# Set exercise:
Select each line where the word "picture" appears.

# The input:
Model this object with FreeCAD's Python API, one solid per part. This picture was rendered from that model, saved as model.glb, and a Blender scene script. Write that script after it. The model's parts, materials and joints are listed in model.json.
...
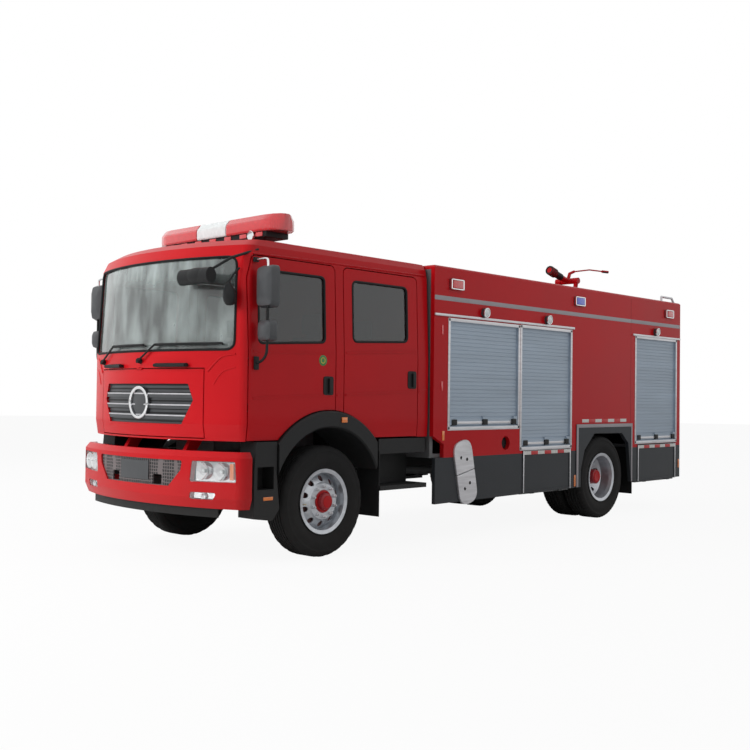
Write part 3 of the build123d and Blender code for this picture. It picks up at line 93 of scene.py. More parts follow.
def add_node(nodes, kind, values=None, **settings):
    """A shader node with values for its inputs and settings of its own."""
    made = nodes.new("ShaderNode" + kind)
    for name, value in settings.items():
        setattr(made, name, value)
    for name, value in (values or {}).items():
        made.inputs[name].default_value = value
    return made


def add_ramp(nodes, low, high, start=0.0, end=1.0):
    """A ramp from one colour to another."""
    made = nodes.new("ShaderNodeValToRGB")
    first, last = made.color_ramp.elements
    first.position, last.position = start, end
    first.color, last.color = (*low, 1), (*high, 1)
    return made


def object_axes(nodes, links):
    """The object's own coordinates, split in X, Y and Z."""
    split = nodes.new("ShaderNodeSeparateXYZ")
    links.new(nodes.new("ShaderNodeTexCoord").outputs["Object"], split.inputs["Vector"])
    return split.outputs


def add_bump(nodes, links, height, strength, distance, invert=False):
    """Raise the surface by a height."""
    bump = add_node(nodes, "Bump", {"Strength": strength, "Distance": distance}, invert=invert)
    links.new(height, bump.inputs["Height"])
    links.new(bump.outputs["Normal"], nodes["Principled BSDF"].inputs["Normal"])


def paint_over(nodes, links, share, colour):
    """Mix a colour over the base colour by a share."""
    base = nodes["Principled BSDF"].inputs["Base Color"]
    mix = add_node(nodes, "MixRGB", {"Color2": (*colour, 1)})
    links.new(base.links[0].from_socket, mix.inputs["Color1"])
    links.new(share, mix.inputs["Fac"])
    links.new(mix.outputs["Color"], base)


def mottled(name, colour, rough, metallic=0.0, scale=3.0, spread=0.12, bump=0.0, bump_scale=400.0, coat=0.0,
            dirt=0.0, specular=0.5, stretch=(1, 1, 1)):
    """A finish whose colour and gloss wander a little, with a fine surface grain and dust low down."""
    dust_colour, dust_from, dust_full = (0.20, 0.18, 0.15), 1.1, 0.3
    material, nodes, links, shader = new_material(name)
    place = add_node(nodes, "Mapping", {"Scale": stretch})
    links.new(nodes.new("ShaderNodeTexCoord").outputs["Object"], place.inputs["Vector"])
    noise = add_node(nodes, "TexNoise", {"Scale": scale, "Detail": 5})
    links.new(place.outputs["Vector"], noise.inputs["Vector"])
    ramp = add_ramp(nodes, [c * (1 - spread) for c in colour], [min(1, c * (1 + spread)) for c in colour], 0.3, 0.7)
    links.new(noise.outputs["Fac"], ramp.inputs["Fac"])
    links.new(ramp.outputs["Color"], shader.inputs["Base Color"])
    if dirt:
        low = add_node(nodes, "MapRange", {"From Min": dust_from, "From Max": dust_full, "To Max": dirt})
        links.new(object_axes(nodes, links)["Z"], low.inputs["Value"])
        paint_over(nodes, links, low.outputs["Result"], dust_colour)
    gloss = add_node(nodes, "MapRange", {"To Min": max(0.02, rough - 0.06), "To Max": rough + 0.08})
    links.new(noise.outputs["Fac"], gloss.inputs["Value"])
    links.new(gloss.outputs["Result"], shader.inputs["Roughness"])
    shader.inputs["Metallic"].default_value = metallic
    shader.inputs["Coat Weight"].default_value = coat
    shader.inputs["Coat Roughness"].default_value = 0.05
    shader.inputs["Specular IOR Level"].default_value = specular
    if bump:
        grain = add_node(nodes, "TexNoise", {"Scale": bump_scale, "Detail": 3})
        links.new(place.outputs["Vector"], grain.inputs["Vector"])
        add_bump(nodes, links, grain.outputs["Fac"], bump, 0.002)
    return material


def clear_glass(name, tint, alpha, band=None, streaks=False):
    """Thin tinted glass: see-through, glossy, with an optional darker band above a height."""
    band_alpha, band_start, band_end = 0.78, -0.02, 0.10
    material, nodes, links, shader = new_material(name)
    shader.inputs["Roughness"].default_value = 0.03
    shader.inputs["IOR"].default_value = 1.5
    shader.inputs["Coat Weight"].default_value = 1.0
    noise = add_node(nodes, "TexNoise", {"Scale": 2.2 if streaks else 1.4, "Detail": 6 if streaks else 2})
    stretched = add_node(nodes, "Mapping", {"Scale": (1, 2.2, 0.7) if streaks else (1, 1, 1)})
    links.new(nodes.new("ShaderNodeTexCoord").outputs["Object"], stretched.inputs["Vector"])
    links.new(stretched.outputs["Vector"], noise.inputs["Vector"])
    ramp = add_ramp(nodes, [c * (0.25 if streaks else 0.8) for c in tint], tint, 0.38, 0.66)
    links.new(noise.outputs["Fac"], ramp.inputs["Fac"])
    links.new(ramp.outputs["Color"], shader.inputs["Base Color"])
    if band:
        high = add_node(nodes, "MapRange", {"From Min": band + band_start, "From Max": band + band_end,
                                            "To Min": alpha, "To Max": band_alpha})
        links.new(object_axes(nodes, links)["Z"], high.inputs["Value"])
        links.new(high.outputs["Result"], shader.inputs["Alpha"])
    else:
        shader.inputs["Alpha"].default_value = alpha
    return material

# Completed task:
Model this object with FreeCAD's Python API, one solid per part. This picture was rendered from that model, saved as model.glb, and a Blender scene script. Write that script after it. The model's parts, materials and joints are listed in model.json.
Write part 3 of the build123d and Blender code for this picture. It picks up at line 93 of scene.py. More parts follow.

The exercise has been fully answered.